Improving Backbone Routing for Transient Communication in Mobile Ad Hoc Networks

ID
TR-2005-17
Authors
Kan Cai, Michael J. Feeley and Norman C. Hutchinson
Publishing date
July 04, 2005
Length
12 pages
Abstract
Multi-hop routing in mobile ad hoc networks is challenging due to node mobility, low power, constrained bandwidth and limited radio range. Previous work has shown that reactive flat algorithms outperform proactive algorithms under high mobility. Hybrid and hierarchical approaches further improve performance by reducing the range and frequency of broadcast route discovery messages.
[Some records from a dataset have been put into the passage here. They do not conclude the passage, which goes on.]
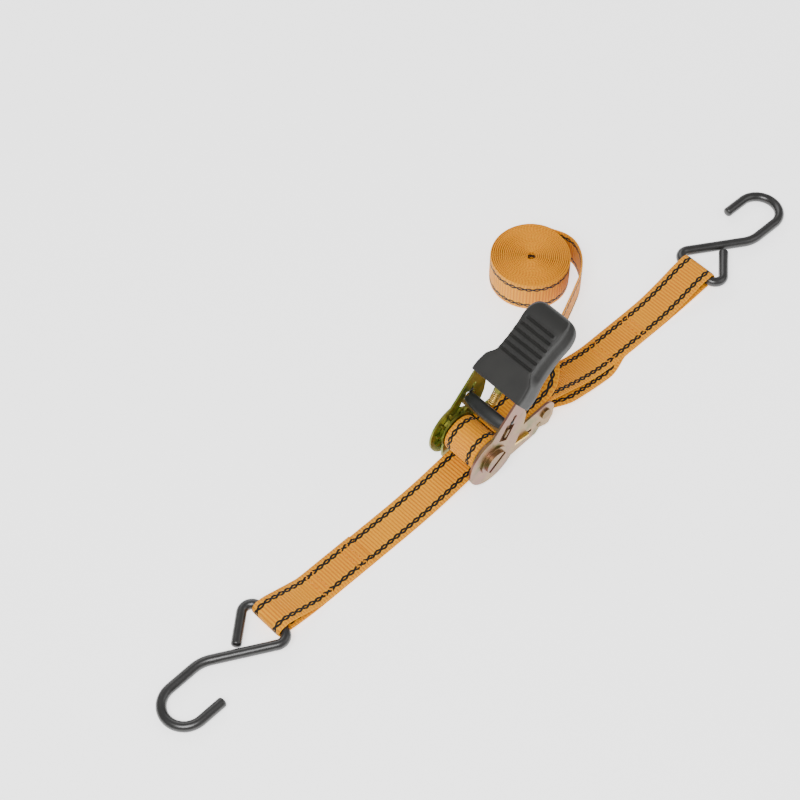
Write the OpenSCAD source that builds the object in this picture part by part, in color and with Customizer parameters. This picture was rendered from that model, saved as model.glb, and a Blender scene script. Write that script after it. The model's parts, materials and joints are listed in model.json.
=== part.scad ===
// Ratchet tie-down for 25 mm webbing, with two coated S-hooks.
// Millimetres. +X runs along the strap to the fixed hook, +Y across it, +Z up from the floor.

/* [Output] */

// Sub-part to draw

/* [Webbing] */

// Webbing width
web_width = 25; // [20:1:30]
// Webbing thickness
web_thick = 1.2; // [0.8:0.1:2]
// Radius of the webbing wound on the mandrel
pack_radius = 13.5; // [12:0.1:13.6]
// Radius of the spare webbing roll
roll_radius = 28; // [20:0.5:35]
// Radius of the hole in the spare roll
roll_eye = 2.6; // [2:0.1:6]
// Roll centre along the strap, from the mandrel
roll_x = 136; // [120:1:150]
// Roll centre across the strap
roll_y = 79; // [70:1:90]

/* [Base frame] */

// Mandrel height above the floor
mandrel_z = 22; // [21:0.5:26]
// Inner face of each base plate from the centre plane
base_inner = 13.3; // [13:0.1:15]
// Base plate thickness
base_thick = 1.5; // [1:0.1:2.5]
// Radius of the base plate's front end
base_front_radius = 13.5; // [12:0.1:14]
// Rear bolt distance from the mandrel
rear_bolt_x = 51.8; // [45:0.1:60]
// Rear bolt height relative to the mandrel
rear_bolt_z = -4; // [-8:0.1:0]
// Radius of the base plate's rear end
base_rear_radius = 8.5; // [7:0.1:10]
// Rear bolt shank radius
bolt_radius = 3; // [2.5:0.1:3.5]
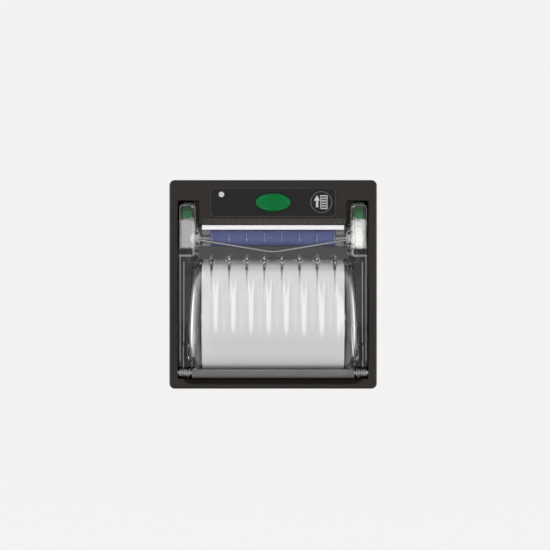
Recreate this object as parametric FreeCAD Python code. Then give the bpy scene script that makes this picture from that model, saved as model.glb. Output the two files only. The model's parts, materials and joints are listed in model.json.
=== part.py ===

Current algorithms, however, perform poorly when dealing with spontaneous, transient communication. This traffic pattern generates route discoveries much more frequently than long-term communication and thus causes the reactive component of flat routing algorithms to flood the network, triggering broadcast storms that render the network temporally useless. Similarly, the increased number of route discoveries also makes the backbone a bottleneck for the hierarchical algorithms. This paper describes the design of a backbone routing scheme, called DCDS, that handles transient traffic well. Like other backbone routing algorithms, it uses proactive components to group nodes into clusters and construct a backbone; it then uses a reactive protocol to route packets over the backbone. The three key novel features of our algorithm are: (1) it uses piggybacking to prefetch multiple routes in response to a single request, (2) it timestamps cache entries to provide a heurstic for flushing out-of-date routes from caches and (3) it uses proactive, local information to adapt to and recovery from some failures without changing globally-cached routes or dropping packets. We evaluate DCDS using Glomosim to simulate it and three other algorithms, two variants of DSR and a model hierarchical algorithm, for comparison. Our results show that DCDS performs substantially better than these other algorithms for the workloads we studied.